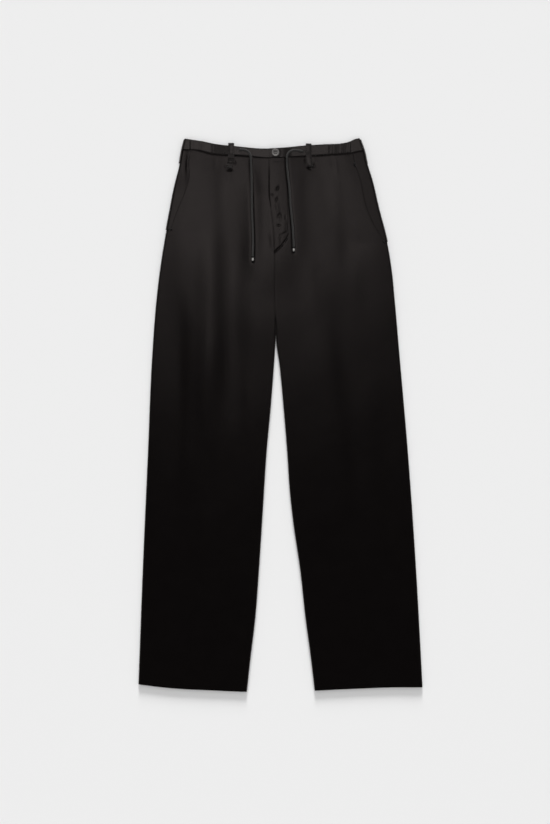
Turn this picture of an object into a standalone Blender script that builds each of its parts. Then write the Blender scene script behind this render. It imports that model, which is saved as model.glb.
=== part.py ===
"""Full-length trousers with wide legs and a drawcord, lying flat with the front up.

Sizes are in metres. +Y points to the waist, +Z up from the surface, and +X to the wearer's left leg.
"Down" is a distance below the top of the waist, along -Y. Each leg is a flattened tube: its back lies
on the surface, its front lies on the back, and both roll to meet halfway up at the two side folds.
"""

import math

import bmesh
import bpy
import numpy as np

# Driving sizes
LENGTH = 1.1062
CLOTH = 0.0012
BAND = 0.0020
LOOP = 0.0014
GAP = 0.0003

# Heights of the middle of each wall where it has no fold
BACK_LEVEL = CLOTH / 2
FRONT_LEVEL = 0.0046
BAND_BACK_LEVEL = BAND / 2
BAND_LEVEL = 0.0050

# The rolled side folds: how wide a roll is, and the height where front and back meet
ROLL = 0.0025
ROLL_STEPS = 3
CLOTH_MEET = (FRONT_LEVEL + CLOTH / 2) / 2
BAND_MEET = (BAND_LEVEL + BAND / 2) / 2

# Side folds and inseams. Columns: down, x
SIDE_RIGHT = (
    (0.000, -0.1912),
    (0.023, -0.1968),
    (0.050, -0.2012),
    (0.083, -0.2090),
    (0.143, -0.2206),
    (0.203, -0.2316),
    (0.263, -0.2410),
    (0.323, -0.2480),
    (0.443, -0.2570),
    (0.623, -0.2648),
    (0.863, -0.2754),
    (1.092, -0.2840),
)
SIDE_LEFT = (
    (0.000, 0.1582),
    (0.023, 0.1664),
    (0.050, 0.1722),
    (0.083, 0.1824),
    (0.143, 0.1966),
    (0.203, 0.2122),
    (0.263, 0.2224),
    (0.323, 0.2284),
    (0.443, 0.2388),
    (0.623, 0.2544),
    (0.863, 0.2712),
    (1.097, 0.2840),
)
INSEAM_RIGHT = (
    (0.385, -0.0090),
    (0.443, -0.0124),
    (0.533, -0.0190),
    (0.623, -0.0272),
    (0.743, -0.0350),
    (0.863, -0.0428),
    (0.953, -0.0496),
    (1.043, -0.0602),
    (1.106, -0.0670),
)
INSEAM_LEFT = (
    (0.385, -0.0090),
    (0.413, -0.0078),
    (0.443, -0.0034),
    (0.533, 0.0054),
    (0.623, 0.0128),
    (0.713, 0.0190),
    (0.773, 0.0260),
    (0.863, 0.0392),
    (0.953, 0.0490),
    (1.043, 0.0610),
    (1.104, 0.0680),
)
CROTCH_DOWN = 0.385
CROTCH_ROLL_START = 0.352
CROTCH_ROLL_END = 0.398
CENTRE_BACK = -0.0090

# The fly's free edge, then the centre front seam. Columns: down, x
CENTRE_FRONT = (
    (0.030, -0.0210),
    (0.083, -0.0218),
    (0.112, -0.0214),
    (0.126, -0.0202),
    (0.151, -0.0174),
    (0.190, -0.0130),
    (0.228, -0.0112),
    (0.303, -0.0114),
    (0.385, -0.0090),
)
FLY_UNDERLAP = 0.012
FLY_END = 0.212
FLY_WIDTH = 0.036

# Waist and hem lines, from the wearer's right to the left. Columns: x, down
WAIST_TOP = (
    (-0.193, 0.0010),
    (-0.181, 0.0026),
    (-0.157, 0.0062),
    (-0.133, 0.0112),
    (-0.085, 0.0166),
    (-0.037, 0.0208),
    (-0.007, 0.0200),
    (0.047, 0.0150),
    (0.095, 0.0120),
    (0.119, 0.0110),
    (0.133, 0.0086),
    (0.153, 0.0010),
    (0.165, 0.0000),
)
WAIST_SEAM = (
    (-0.198, 0.0222),
    (-0.161, 0.0252),
    (-0.141, 0.0306),
    (-0.121, 0.0328),
    (-0.073, 0.0352),
    (-0.029, 0.0392),
    (0.017, 0.0376),
    (0.085, 0.0340),
    (0.119, 0.0318),
    (0.141, 0.0296),
    (0.155, 0.0262),
    (0.170, 0.0245),
)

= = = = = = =

Only the lines from the beginning of the material to the line containing "BAND_MEET = (BAND_LEVEL + BAND / 2) / 2" should be echoed, verbatim and in full.

**Answer for the task:**
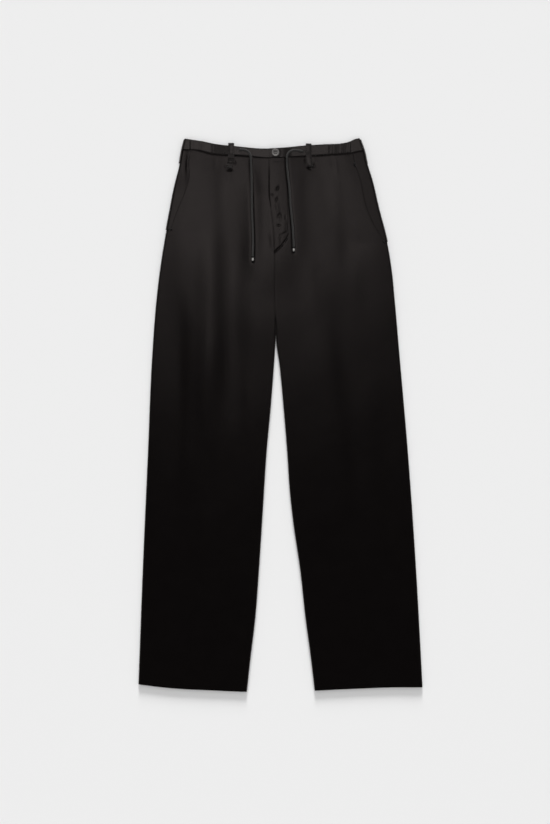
Turn this picture of an object into a standalone Blender script that builds each of its parts. Then write the Blender scene script behind this render. It imports that model, which is saved as model.glb.
=== part.py ===
"""Full-length trousers with wide legs and a drawcord, lying flat with the front up.

Sizes are in metres. +Y points to the waist, +Z up from the surface, and +X to the wearer's left leg.
"Down" is a distance below the top of the waist, along -Y. Each leg is a flattened tube: its back lies
on the surface, its front lies on the back, and both roll to meet halfway up at the two side folds.
"""

import math

import bmesh
import bpy
import numpy as np

# Driving sizes
LENGTH = 1.1062
CLOTH = 0.0012
BAND = 0.0020
LOOP = 0.0014
GAP = 0.0003

# Heights of the middle of each wall where it has no fold
BACK_LEVEL = CLOTH / 2
FRONT_LEVEL = 0.0046
BAND_BACK_LEVEL = BAND / 2
BAND_LEVEL = 0.0050

# The rolled side folds: how wide a roll is, and the height where front and back meet
ROLL = 0.0025
ROLL_STEPS = 3
CLOTH_MEET = (FRONT_LEVEL + CLOTH / 2) / 2
BAND_MEET = (BAND_LEVEL + BAND / 2) / 2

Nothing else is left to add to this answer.